Given material —
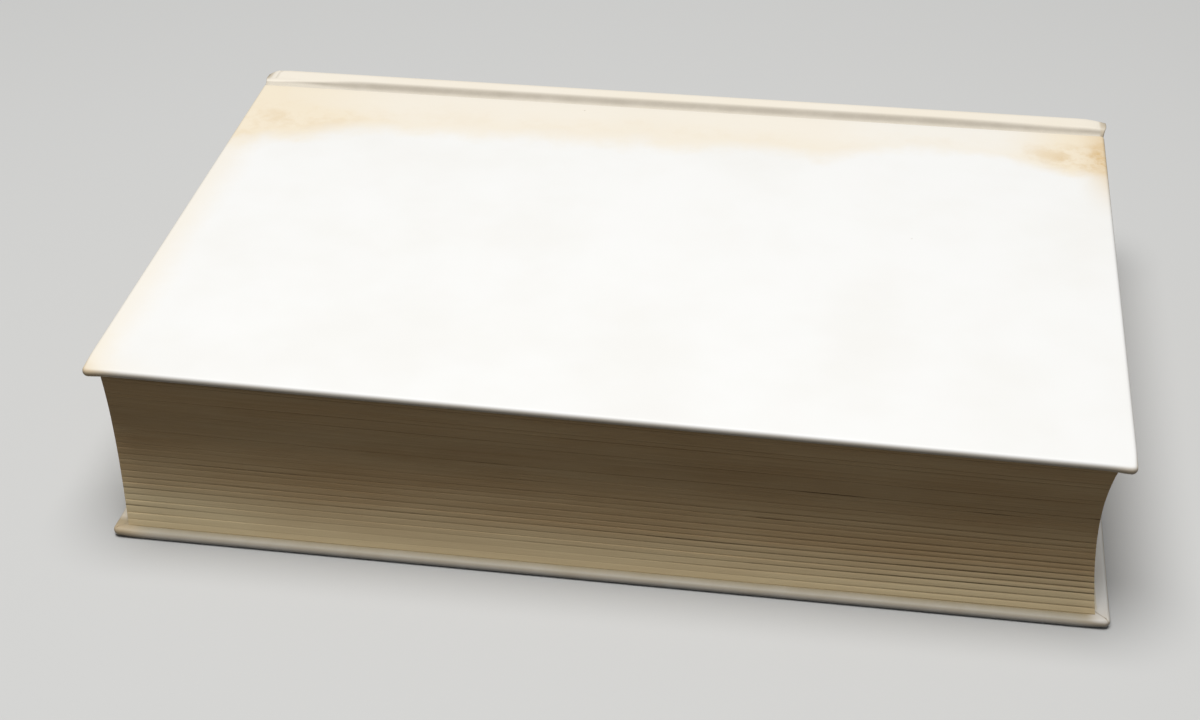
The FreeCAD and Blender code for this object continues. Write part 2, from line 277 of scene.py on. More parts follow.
def agedPaper(finish, x, y, broad, patch, spots, ragged):
    # Cream along the joint and the borders, with brown tide marks where the joint meets head and tail
    look = coverFinish
    half = book["halfLength"]
    fromJoint = book["jointSide"] - y
    head = finish.fade(x, 90, 117)
    tail = finish.fade(x, -66, -114)
    weak = finish.fade(abs(x - 76), 36, 10)
    reach = look["bandWidth"] + tail * 8 - weak * 8 - head * 1.5
    depth = (fromJoint + ragged) / reach
    band = finish.fade(depth, 1.35, 0.78)
    tide = band * finish.fade(depth, 0.2, 0.85)
    tailEdge = finish.fade(half + x + ragged * 0.4, 11, -1)
    headEdge = finish.fade(half - x + ragged * 0.3, 9, -1) * finish.fade(fromJoint, 46, 14)
    nearCorner = finish.fade(half + x + (y - book["foreSide"]) * 1.2 + ragged * 0.5, 26, 2)
    strength = 0.58 + head * 0.5 + tail * 0.36 - weak * 0.24
    toning = band * strength + tide * (0.1 + tail * 0.26 + head * 0.2)
    toning = toning + tailEdge * 0.46 + nearCorner * 0.3 + headEdge * 0.7
    onBoard = finish.fade(fromJoint, -1.1, 0.7)
    toning = toning * onBoard + (1 - onBoard) * (0.5 + broad * 0.3)
    base = finish.mixed(finish.fade(broad, 0.3, 0.75), look["paper"], look["dull"])
    base = finish.mixed(toning, base, look["toned"])
    foxing = tide * (head * 0.65 + tail * 0.26 + 0.06) * finish.fade(patch, 0.42, 0.68)
    foxing = foxing + tide * head * finish.fade(spots, 0.52, 0.72) * 0.3 + headEdge * patch * 0.8
    foxing = foxing + band * finish.fade(x, 108, 121) * 0.2
    return finish.mixed(foxing * onBoard, base, look["foxed"]), toning


def handledEdges(finish, base, x, y, z, patch, ragged):
    # Painted shade in the pressed groove, on the ledge inside the cover, under the front cover's edge, in
    # the mitre and in the tail's crease; soil and painted warm shade on the board edges, and brown corners
    look = coverFinish
    inside = book["boardThick"]
    fromSide = book["halfLength"] - abs(x)
    fromFore = y - book["foreSide"]
    intoJoint = y - book["jointSide"]
    slope = book["swelling"] / book["halfLength"] / book["boardWidth"]
    lifted = x * intoJoint * slope     # the front cover lies on the swollen leaves
    level = finish.math("MINIMUM", z, book["thick"] + lifted - z)
    # painted shade: grey in the pressed groove, where the joint lies in shade
    wide = 1.1 + finish.fade(x, -119, -90) * 2.9 - finish.fade(x, 70, 118) * 0.9
    groove = finish.fade(intoJoint, -0.3, 0.9) * 0.42 + finish.fade(intoJoint, 1.7, 3.5) * 0.58
    groove = groove * finish.fade((intoJoint - 1.5) / wide, 1.15, 0.55)
    base = finish.mixed(groove * (0.78 + patch * 0.4), base, look["shadeGrey"])
    # painted shade on the ledge inside the cover, deeper further in towards the leaves
    ledge = finish.fade(level, inside - 0.9, inside - 0.1) * finish.fade(fromFore, 6, 3.5)
    ledge = ledge * finish.fade(x, 118, 114)
    ledge = ledge * (0.62 + patch * 0.3 + finish.fade(fromFore, 0.8, 2.6) * 0.25)
    base = finish.mixed(ledge, base, look["ledge"])
    nearest = finish.math("MINIMUM", fromSide, fromFore)
    # soil on the worn board edges, and painted warm shade on their rounded underside
    edgeSoilAndShade = finish.fade(nearest, 1.2, 0.3) * finish.fade(level, 0.2, 1.0)
    edgeSoilAndShade = edgeSoilAndShade * finish.fade(level, inside + 0.1, inside - 0.5)
    base = finish.mixed(edgeSoilAndShade * (0.35 + patch * 0.5), base, look["soilAndWarmShade"])
    # painted shade under the front cover's edge
    shadeUnderEdge = edgeSoilAndShade * finish.fade(level, 0.9, 1.6) * finish.fade(z, book["middle"], book["middle"] + 9)
    base = finish.mixed(shadeUnderEdge * 0.65, base, look["shadeUnderEdge"])
    # painted shade in the mitre fold of the turn-ins
    mitre = finish.fade(abs(fromSide - fromFore), 0.4, 0.05) * finish.fade(level, inside - 0.6, inside - 0.2)
    base = finish.mixed(mitre * finish.fade(fromFore, 16, 13) * 0.6, base, look["shadeGrey"])
    atTail = finish.fade(x, 5, -5)
    brown = atTail * finish.fade(level, 0.05, 0.7) * 0.5
    brown = brown + (1 - atTail) * finish.fade(level, 0.75, 1.4) * 0.25
    tip = finish.fade(fromSide + fromFore + ragged * 0.2, 11, 1) * brown
    base = finish.mixed(tip, base, look["foxed"])
    # painted shade in the crease near the tail end, in the colour of the specks
    crease = finish.fade(abs(fromSide - 2.6 - (patch - 0.5) * 2), 0.6, 0.0) * finish.fade(intoJoint, 3, 5)
    crease = crease * finish.fade(x, 0, -9) * finish.fade(level, 8, 3)
    return finish.mixed(crease * 0.25, base, look["dustAndCreaseShade"]), crease


def coverPaper(name, where):
    # Smooth off-white paper; a shift gives each piece other patterns
    finish = Finish(name)
    look = coverFinish
    shift = look["shift"][where]
    rest = finish.attribute("rest")
    x, y, z = finish.parts(rest)
    moved = finish.node("VectorMath", {"operation": "ADD"}, {0: rest, 1: (shift, 0, 0)})
    broad = finish.cloud(moved, 0.03, 3, 0.55)
    patch = finish.cloud(moved, 0.13, 4, 0.65)
    spots = finish.cloud(moved, 0.42, 4, 0.7)
    fibre = finish.cloud(finish.stretched(moved, 1, 1.6, 1), 2.2, 3, 0.6)
    grain = finish.cloud(moved, 9.0, 2, 0.5)
    ragged = (broad - 0.5) * 18 + (patch - 0.5) * 10
    base, toning = agedPaper(finish, x, y, broad, patch, spots, ragged)
    speck = finish.node("TexVoronoi", {"feature": "F1"}, {"Vector": moved, "Scale": 0.05})
    base = finish.mixed(finish.fade(speck, 0.016, 0.008) * 0.5, base, look["dustAndCreaseShade"])
    base, crease = handledEdges(finish, base, x, y, z, patch, ragged)
    shine = look["roughness"] + (patch - 0.5) * 0.1 + toning * 0.08
    return finish.surface(base, shine, [(broad, 0.10), (fibre, 0.010), (grain, 0.003), (crease, -0.12)],
                          Specular_IOR_Level=0.42)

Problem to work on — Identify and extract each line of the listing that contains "parts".

Answer to this exercise —
The FreeCAD and Blender code for this object continues. Write part 2, from line 277 of scene.py on. More parts follow.
    x, y, z = finish.parts(rest)